Up until the beginning of 20th century there were hundreds of small opera theatres known as magazzeni in the city of Palermo.
- The Teatro Massimo ("Greatest Theatre") was opened in 1897. It is the biggest in Italy (8,000 m2, 86,000 sq ft), and one of the largest of Europe (the third after the Paris Opera and the Vienna State Opera), renowned for its perfect acoustics. Enrico Caruso sang in a performance of La Gioconda during the opening season, returning for Rigoletto at the very end of his career. Closed for renovation from 1974 until 1997, it is now restored and has an active schedule.
- The Teatro Politeama was built between 1867 and 1874.
- Quattro Canti is a small square at the crossing of the ancient main roads (now: Corso Vittorio Emanuele and Via Maqueda) dividing the town into its quarters (mandamenti). The buildings at the corner have diagonal baroque façades so the square has an almost octagonal form.
- Piazza Pretoria was planned in the 16th century near the Quattro Canti as the site of a fountain by Francesco Camilliani, the Fontana Pretoria
The cathedral has a heliometer (solar observatory) dating to 1690, one of a number built in Italy in the 17th and 18th centuries. The device itself is quite simple: a tiny hole in one of the minor domes acts as pinhole camera, projecting an image of the sun onto the floor at solar noon (12:00 in winter, 13:00 in summer). There is a bronze line, la Meridiana, on the floor, running precisely north–south.

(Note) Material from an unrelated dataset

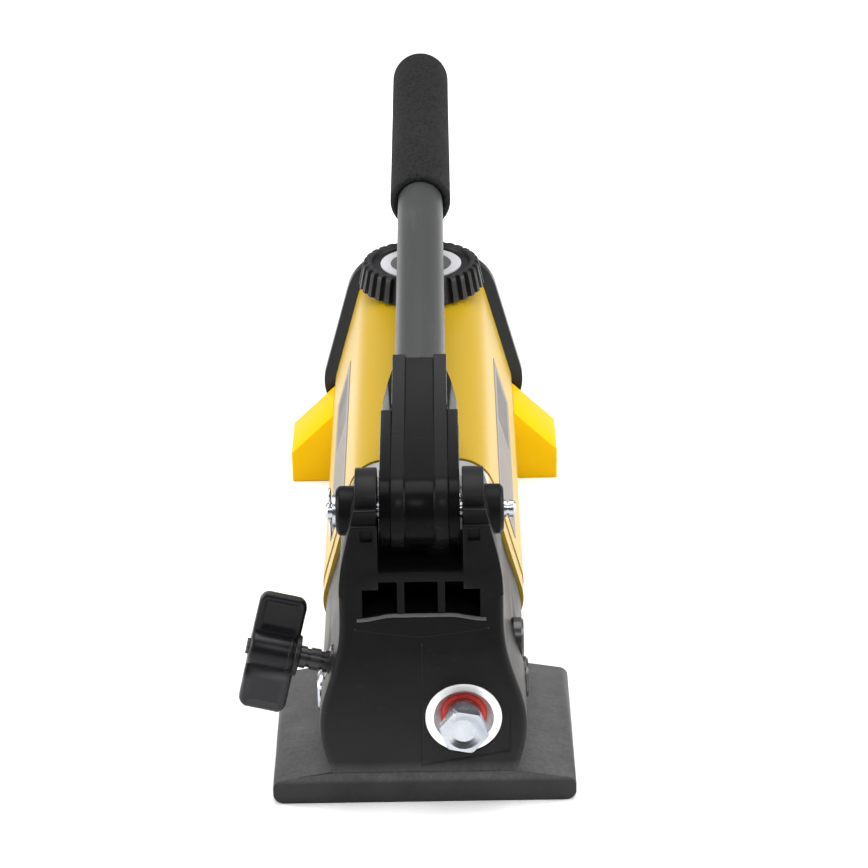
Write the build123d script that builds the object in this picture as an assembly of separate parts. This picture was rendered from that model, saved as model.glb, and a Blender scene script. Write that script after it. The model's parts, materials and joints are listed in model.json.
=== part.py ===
"""Two-speed hydraulic hand pump, lever stowed over its reservoir.

Millimetres. X runs across the pump, positive towards the flank with two valve
plugs; Y from the head towards the reservoir; Z up. The origin is on the sole of
the front foot, straight below the lever's pivot.
"""
from build123d import *
from math import atan, cos, degrees, radians, sin, sqrt, tan
import os

# ---------------------------------------------------------------- lever and drive
PIVOT_Z = 119.0            # lever pivot above the ground
LEVER_TILT = 0.8           # degrees that the stowed lever rises to the rear
LEVER_TRAVEL = 52.0        # degrees from stowed to fully raised
CRANK_R = 28.0             # pivot to piston pin
CRANK_LOW = 20.0           # degrees of the piston pin below the pivot when stowed
RUNNING = 0.05             # radial clearance of a running fit
PIN_R = 3.35               # fulcrum pin
PIN_LEFT = -36.2
PIN_RIGHT = 37.0
HUB_HALF = 15.5
RIB_R = 14.7               # raised ribs of the beam, also its half-height
FLANGE_R = 14.3            # side flanges
CORE_R = 13.95             # hollow between the ribs
RIB_INNER = 5.8
RIB_OUTER = 11.2
RIB_LENGTH = 114.5         # pivot to the end of the ribs
FLANGE_LENGTH = 61.0
GUSSET_CORNER = 84.0
CHANNEL_HALF = 9.2         # slot that the piston's tongue works in
TUBE_R = 10.65
TUBE_WALL = 2.0
TUBE_START = 58.0
TUBE_END = 494.0
GRIP_START = 323.0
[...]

The ends of the line mark the positions as at the summer and winter solstices; signs of the zodiac show the various other dates throughout the year.
The purpose of the instrument was to standardise the measurement of time and the calendar. The convention in Sicily had been that the (24‑hour) day was measured from the moment of dawn, which of course meant that no two locations had the same time and, more importantly, did not have the same time as in St. Peter's Basilica in Rome. It was also important to know when the vernal equinox occurred, to provide the correct date for Easter.
The Orto botanico di Palermo (Palermo Botanical Garden), founded in 1785, is the largest in Italy with a surface of 10 hectares (25 acres).
One site of interest is the Capuchin Catacombs, with many mummified corpses in varying degrees of preservation.
Close to the city is the 600-metre-high (2,000 ft) Monte Pellegrino, offering a panorama of the city, its surrounding mountains and the sea.
Another good panoramic viewpoint is the promontory of Monte Gallo (586 m, 1,923 ft), near Mondello Beach.
UNESCO World Heritage Sites
UNESCO World Heritage Sites include the Palazzo Reale with the Cappella Palatina, the Chiesa di San Giovanni degli Eremiti, the Chiesa di Santa Maria dell’Ammiraglio, the Chiesa di San Cataldo, the Cattedrale di Palermo, the Palazzo della Zisa and the Ponte dell’Ammiraglio. This makes Italy the country with the most UNESCO world heritage sites, and Sicily the region hosting the most within Italy.